Project 3
a simulation study
For Project 3 you will conduct a small simulation study which does one of the following tasks (you can choose!):
conducts a permutation test by simulating behavior under the null hypothesis (you will need to find a dataset and develop a related research question). Please include the full context of the problem. That is, what are the variables and why is testing them interesting? Include a visualization of the original data / variables of interest so that the reader can sense the extent of difference in the original relationship.
develops a lineup protocol for visual inference, as in “Bringing Visual Inference to the Classroom”, (you’ll need to write the function to do the mapping. The ggplot part will be straightforward using faceting.). [That is, you will use a dataset, with a related research question, and test the research question using a series of null plots.]
calculates a probability which is not trivial to estimate without a simulation. For example, simulate room draw!

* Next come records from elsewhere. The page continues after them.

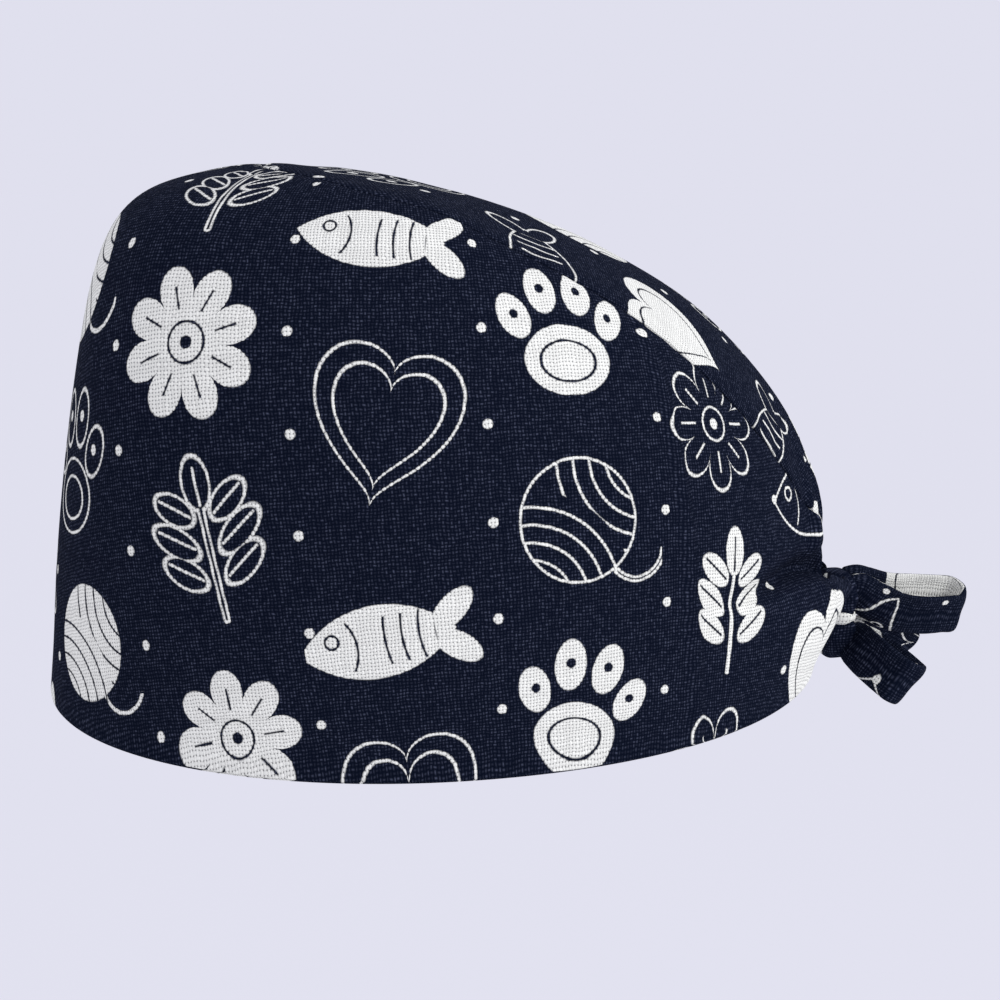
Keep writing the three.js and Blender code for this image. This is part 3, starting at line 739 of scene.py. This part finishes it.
bent_path = smooth_path([(0, 0, 0), (1, 0, 0), (1, 1, 0)], 50)
print("a path round one corner is", round(float(arc_lengths(bent_path)[-1]), 2), "long")

# %% [markdown]
# The sweep carries a flat section with rounded edges along that path. Creases wander along it and
# across it, and the whole strap bends a little across its width, so no two stretches are alike.
# Its own coordinates run round it and along it, for the print.

# %% Straps swept along a path
SIDE_POWER = 0.62          # below one, a circle grows squarer: across the strap, and through it
FACE_POWER = 0.72


def signed_power(value, power):
    return np.sign(value) * np.abs(value) ** power


def swept_strap(name, stations, wrinkle, seed, offset):
    """stations: place, across, width. Returns a closed soft strap through them, and its path."""
    place = smooth_path([s[0] for s in stations], ALONG)
    share = np.linspace(0, 1, ALONG)
    lengths = arc_lengths(np.array([s[0] for s in stations], float))
    marks = lengths / lengths[-1]
    across = np.stack([np.interp(share, marks, [unit(np.array(s[1], float))[k] for s in stations])
                       for k in range(3)], -1)
    width = np.interp(share, marks, [s[2] for s in stations])
    tangent = unit(np.gradient(place, axis=0))
    across = unit(across - tangent * np.sum(across * tangent, -1, keepdims=True))
    thick = np.cross(tangent, across)
    reach = arc_lengths(place)
    closing = np.minimum(reach, reach[-1] - reach)
    shrink = np.sqrt(1 - (1 - np.clip(closing / ROUNDED_END, 0, 1)) ** 2)
    rings = []
    for angle in np.linspace(0, 2 * np.pi, AROUND + 1):
        wide = signed_power(np.cos(angle), SIDE_POWER)
        deep = signed_power(np.sin(angle), FACE_POWER)
        fold = np.sin(reach / (5.5 * MM) + 2.2 * np.cos(angle) + seed) + 0.6 * np.sin(
            reach / (3.1 * MM) - 3.1 * np.cos(angle) + 2 * seed)
        crease = 1 + wrinkle * fold
        side = across * (width / 2 * wide * (0.15 + 0.85 * shrink))[:, None]
        face = thick * (TIE_THICK / 2 * deep * shrink * crease)[:, None]
        bend = thick * (LIMP * np.sin(wide * 2.6 + reach / (9 * MM) + seed) * shrink)[:, None]
        rings.append(place + side + face + bend)
    places = np.array(rings)
    places[:, 0] = places[:, 0].mean(axis=0)
    places[:, -1] = places[:, -1].mean(axis=0)
    round_it = np.linspace(0, 2 * (width.max() + TIE_THICK), AROUND + 1)
    flat = np.stack(np.broadcast_arrays(round_it[:, None], reach[None, :]), -1) + np.array(offset)
    bm = bent_grid(places, flat)
    bmesh.ops.remove_doubles(bm, verts=bm.verts, dist=1e-6)
    bmesh.ops.recalc_face_normals(bm, faces=bm.faces)
    return make_piece(name, bm), place


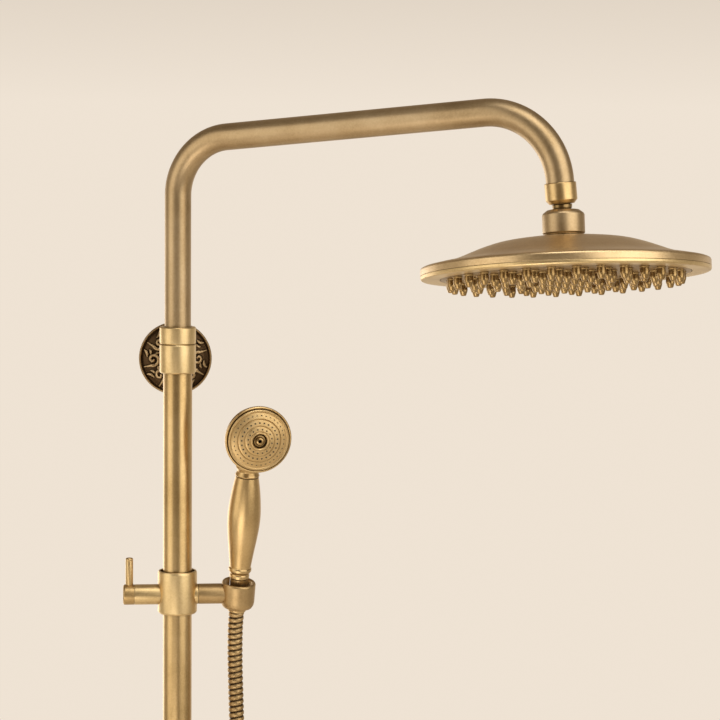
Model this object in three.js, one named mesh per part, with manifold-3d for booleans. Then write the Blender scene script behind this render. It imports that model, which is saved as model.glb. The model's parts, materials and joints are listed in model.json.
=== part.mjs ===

(needs some background in introductory statistics) investigates the effects of condition violations on a statistical test, as measured by coverage rate, confidence interval width, type I error rate, etc. [That is, your simulation will generate data and assess how often the data reject the null hypothesis or how often the confidence interval captures the true parameter. I’m happy to help with the R code for the statistics on this one!]
Your simulation study should contain the following elements:
- at least 1 function you’ve written
- at least 1
map()
variant - at least 1 illustrative, well-labeled plot
- a description of what insights can be gained from your plot(s)
Logistics:
- work in your website .Rproj, do not start a new R Project.
- start by describing what you plan to do (3-4 sentences). end with a description of what you did (3-4 sentences). That is, use words to guide the reader through your analysis.
- please include all your code used in the analysis (but feel free to use code folding1).
- make sure that all graphs are well-labeled (including x and y axes, title of the graph, and accurate and succinct labels for color and fill).
- do not include error or warning messages (see HW YAML for code).
- include a few sentences describing each of your plots or tables. That is, tell the reader what they see when they look at the plot. Your narrative description should be in the text part of the qmd file, not as a comment in an R chunk.
- if you used data, include the source of the data. Include both where you got the data (e.g., the TidyTuesday URL) and also the original provenance of the information.
- if you are working with a (local) copy of the .csv file (as opposed to, for example, a link to the dataset on TidyTuesday’s GitHub site), then the .csv file should live in your GitHub repository for your website. And you should read the data in from that local copy. That is, the dataset should not live in your Downloads.
Timeline
Mini-Project 3 must be submitted on Canvas (not Gradescope) by 11:59 PM on Wednesday April 2, 2025. You will add a tab to your Quarto webpage for Mini-Project 3 and submit the new page’s URL. [Remember, you should continue to work in your website Rproj. Do not start a new R Project.]